* BEGIN Exercise materials *

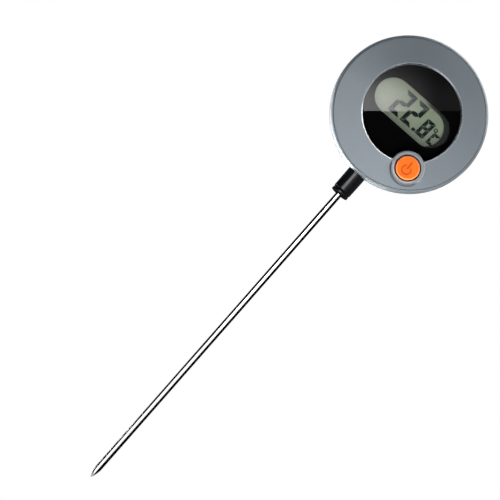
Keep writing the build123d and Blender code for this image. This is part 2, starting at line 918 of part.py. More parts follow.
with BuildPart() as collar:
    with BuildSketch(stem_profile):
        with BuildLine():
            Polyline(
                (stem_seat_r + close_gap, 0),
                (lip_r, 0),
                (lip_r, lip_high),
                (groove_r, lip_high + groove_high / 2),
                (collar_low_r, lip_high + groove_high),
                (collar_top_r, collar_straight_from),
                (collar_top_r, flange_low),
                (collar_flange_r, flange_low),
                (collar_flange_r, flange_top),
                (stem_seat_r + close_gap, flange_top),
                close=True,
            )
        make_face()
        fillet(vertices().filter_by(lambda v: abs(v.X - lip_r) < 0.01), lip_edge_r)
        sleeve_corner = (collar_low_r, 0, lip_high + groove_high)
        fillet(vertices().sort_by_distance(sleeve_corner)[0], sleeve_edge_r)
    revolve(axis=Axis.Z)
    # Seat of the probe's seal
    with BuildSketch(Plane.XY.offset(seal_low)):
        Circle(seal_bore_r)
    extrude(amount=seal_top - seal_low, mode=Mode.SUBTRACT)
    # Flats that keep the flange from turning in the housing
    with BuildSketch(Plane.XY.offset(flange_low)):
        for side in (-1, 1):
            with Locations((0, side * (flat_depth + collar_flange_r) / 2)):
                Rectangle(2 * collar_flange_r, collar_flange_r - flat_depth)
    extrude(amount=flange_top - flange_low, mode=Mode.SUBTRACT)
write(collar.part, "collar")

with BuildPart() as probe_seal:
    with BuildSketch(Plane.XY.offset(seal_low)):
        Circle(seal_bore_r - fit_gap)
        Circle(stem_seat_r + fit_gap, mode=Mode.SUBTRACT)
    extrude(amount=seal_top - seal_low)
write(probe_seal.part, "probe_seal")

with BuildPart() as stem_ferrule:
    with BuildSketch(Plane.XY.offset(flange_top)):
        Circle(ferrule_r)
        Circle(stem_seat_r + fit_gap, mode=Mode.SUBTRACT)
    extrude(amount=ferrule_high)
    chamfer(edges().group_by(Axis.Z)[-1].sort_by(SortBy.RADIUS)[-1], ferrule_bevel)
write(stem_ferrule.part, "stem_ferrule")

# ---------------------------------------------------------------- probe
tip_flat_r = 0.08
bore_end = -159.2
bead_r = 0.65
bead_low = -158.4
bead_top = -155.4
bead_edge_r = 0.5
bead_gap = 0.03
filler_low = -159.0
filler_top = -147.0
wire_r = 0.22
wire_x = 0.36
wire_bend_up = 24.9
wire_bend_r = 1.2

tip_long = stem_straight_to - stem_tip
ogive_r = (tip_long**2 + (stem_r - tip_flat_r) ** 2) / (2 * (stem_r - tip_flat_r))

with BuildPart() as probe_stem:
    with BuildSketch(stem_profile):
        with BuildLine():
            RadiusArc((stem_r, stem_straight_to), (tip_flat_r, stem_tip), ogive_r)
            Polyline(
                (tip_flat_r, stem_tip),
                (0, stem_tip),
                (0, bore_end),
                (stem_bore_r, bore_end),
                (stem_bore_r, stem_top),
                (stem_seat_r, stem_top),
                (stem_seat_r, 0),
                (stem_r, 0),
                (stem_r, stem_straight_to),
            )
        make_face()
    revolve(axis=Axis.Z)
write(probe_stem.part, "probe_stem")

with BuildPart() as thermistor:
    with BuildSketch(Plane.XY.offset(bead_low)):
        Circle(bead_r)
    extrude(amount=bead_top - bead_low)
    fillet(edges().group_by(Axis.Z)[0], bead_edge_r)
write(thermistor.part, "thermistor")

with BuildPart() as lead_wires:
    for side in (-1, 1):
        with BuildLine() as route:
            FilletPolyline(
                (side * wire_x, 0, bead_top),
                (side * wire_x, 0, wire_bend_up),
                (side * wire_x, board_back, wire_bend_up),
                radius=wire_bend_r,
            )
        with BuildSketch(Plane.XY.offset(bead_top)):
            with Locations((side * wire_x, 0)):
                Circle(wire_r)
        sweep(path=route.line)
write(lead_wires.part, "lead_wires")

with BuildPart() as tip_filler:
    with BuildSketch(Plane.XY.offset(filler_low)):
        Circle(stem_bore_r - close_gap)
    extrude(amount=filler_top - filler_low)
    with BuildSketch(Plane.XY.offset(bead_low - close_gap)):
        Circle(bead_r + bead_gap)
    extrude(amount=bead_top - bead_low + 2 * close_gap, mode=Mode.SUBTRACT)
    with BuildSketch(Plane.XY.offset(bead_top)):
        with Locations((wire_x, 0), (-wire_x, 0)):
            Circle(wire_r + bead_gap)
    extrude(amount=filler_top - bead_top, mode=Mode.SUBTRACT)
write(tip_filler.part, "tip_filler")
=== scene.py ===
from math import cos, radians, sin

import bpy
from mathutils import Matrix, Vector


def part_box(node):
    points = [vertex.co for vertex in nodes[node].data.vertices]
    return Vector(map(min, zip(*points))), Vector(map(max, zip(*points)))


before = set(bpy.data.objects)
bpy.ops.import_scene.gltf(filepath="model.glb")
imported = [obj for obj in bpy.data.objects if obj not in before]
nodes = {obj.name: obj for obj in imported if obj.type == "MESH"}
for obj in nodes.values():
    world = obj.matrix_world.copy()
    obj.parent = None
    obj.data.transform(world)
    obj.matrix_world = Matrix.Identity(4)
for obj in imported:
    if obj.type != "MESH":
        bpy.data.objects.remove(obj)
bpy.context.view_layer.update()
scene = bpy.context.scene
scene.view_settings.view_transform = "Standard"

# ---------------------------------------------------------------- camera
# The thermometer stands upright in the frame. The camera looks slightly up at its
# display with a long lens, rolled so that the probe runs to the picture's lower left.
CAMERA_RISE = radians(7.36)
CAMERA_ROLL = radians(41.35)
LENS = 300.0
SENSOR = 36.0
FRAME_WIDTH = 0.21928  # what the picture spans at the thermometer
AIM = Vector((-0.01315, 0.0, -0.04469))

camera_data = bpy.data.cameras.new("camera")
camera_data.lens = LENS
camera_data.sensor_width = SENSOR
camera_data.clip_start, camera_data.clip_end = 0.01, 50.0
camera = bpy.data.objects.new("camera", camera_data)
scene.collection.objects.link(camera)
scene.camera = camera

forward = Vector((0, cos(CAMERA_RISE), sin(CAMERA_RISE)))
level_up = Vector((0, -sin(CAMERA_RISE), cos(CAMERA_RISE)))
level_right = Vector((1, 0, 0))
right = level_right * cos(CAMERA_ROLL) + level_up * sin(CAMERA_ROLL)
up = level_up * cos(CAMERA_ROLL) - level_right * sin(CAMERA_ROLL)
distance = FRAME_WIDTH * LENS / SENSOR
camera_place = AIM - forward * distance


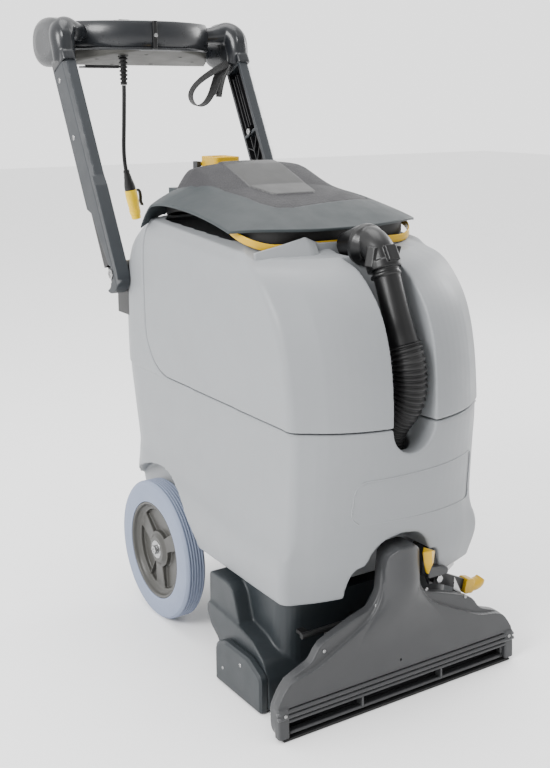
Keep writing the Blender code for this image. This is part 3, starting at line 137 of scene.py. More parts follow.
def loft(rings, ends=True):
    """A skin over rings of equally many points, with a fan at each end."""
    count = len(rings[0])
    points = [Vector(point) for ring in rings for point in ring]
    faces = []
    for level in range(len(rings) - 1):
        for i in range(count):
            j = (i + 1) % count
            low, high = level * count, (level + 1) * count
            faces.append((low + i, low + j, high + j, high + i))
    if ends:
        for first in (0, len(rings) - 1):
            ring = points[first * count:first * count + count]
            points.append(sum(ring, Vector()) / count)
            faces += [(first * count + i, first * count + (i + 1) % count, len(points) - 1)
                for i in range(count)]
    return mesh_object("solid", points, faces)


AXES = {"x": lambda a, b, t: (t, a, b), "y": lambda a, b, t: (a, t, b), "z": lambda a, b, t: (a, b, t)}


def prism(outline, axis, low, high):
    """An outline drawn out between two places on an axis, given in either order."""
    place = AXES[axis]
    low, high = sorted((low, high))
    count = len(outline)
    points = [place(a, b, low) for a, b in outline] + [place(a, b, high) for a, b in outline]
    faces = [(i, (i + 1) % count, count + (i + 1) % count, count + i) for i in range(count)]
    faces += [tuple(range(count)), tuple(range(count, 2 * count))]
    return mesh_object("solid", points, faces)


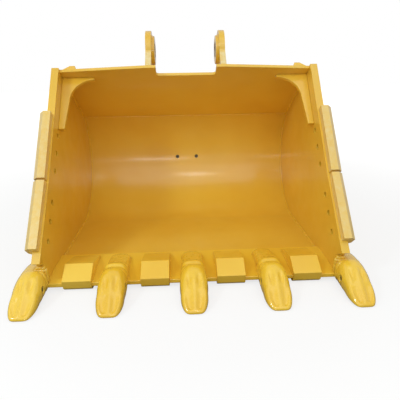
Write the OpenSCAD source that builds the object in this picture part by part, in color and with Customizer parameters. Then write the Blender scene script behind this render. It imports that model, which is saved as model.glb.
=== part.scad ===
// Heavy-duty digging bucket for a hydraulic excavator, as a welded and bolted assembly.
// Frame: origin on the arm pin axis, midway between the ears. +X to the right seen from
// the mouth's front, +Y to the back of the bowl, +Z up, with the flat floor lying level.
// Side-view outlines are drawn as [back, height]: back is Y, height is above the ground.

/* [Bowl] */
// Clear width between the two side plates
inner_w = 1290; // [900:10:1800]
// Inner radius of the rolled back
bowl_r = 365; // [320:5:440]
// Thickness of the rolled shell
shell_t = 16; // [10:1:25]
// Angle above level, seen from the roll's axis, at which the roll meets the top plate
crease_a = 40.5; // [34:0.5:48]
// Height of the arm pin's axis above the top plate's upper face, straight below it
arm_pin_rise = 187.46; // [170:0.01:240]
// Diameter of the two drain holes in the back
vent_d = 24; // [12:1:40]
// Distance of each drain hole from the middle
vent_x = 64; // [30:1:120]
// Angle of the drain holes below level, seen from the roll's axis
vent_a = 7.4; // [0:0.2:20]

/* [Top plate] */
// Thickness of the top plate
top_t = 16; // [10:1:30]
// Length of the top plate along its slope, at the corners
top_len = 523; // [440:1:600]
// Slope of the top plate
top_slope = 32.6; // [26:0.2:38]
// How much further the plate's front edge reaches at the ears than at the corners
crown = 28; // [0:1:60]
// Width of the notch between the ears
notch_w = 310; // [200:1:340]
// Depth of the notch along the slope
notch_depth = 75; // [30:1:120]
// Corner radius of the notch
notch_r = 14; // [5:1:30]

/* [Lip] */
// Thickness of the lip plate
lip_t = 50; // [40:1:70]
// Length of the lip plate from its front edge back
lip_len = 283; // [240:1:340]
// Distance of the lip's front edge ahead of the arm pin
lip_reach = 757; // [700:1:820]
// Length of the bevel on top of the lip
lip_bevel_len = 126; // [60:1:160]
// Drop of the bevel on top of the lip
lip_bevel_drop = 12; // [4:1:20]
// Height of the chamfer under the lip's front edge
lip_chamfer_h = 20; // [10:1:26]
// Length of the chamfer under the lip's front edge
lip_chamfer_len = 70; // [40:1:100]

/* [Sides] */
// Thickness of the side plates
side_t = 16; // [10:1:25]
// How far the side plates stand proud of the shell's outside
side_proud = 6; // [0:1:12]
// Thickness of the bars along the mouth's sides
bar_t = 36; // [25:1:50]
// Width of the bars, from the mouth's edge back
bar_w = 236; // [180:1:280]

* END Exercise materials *

§ Aim of the exercise
Set down exactly the lines from the line that contains "extrude(amount=bead_top - bead_low +" to the line that contains "bpy.data.objects.remove(obj)", both lines included, and nothing more.

§ Written answer
    extrude(amount=bead_top - bead_low + 2 * close_gap, mode=Mode.SUBTRACT)
    with BuildSketch(Plane.XY.offset(bead_top)):
        with Locations((wire_x, 0), (-wire_x, 0)):
            Circle(wire_r + bead_gap)
    extrude(amount=filler_top - bead_top, mode=Mode.SUBTRACT)
write(tip_filler.part, "tip_filler")
=== scene.py ===
from math import cos, radians, sin

import bpy
from mathutils import Matrix, Vector


def part_box(node):
    points = [vertex.co for vertex in nodes[node].data.vertices]
    return Vector(map(min, zip(*points))), Vector(map(max, zip(*points)))


before = set(bpy.data.objects)
bpy.ops.import_scene.gltf(filepath="model.glb")
imported = [obj for obj in bpy.data.objects if obj not in before]
nodes = {obj.name: obj for obj in imported if obj.type == "MESH"}
for obj in nodes.values():
    world = obj.matrix_world.copy()
    obj.parent = None
    obj.data.transform(world)
    obj.matrix_world = Matrix.Identity(4)
for obj in imported:
    if obj.type != "MESH":
        bpy.data.objects.remove(obj)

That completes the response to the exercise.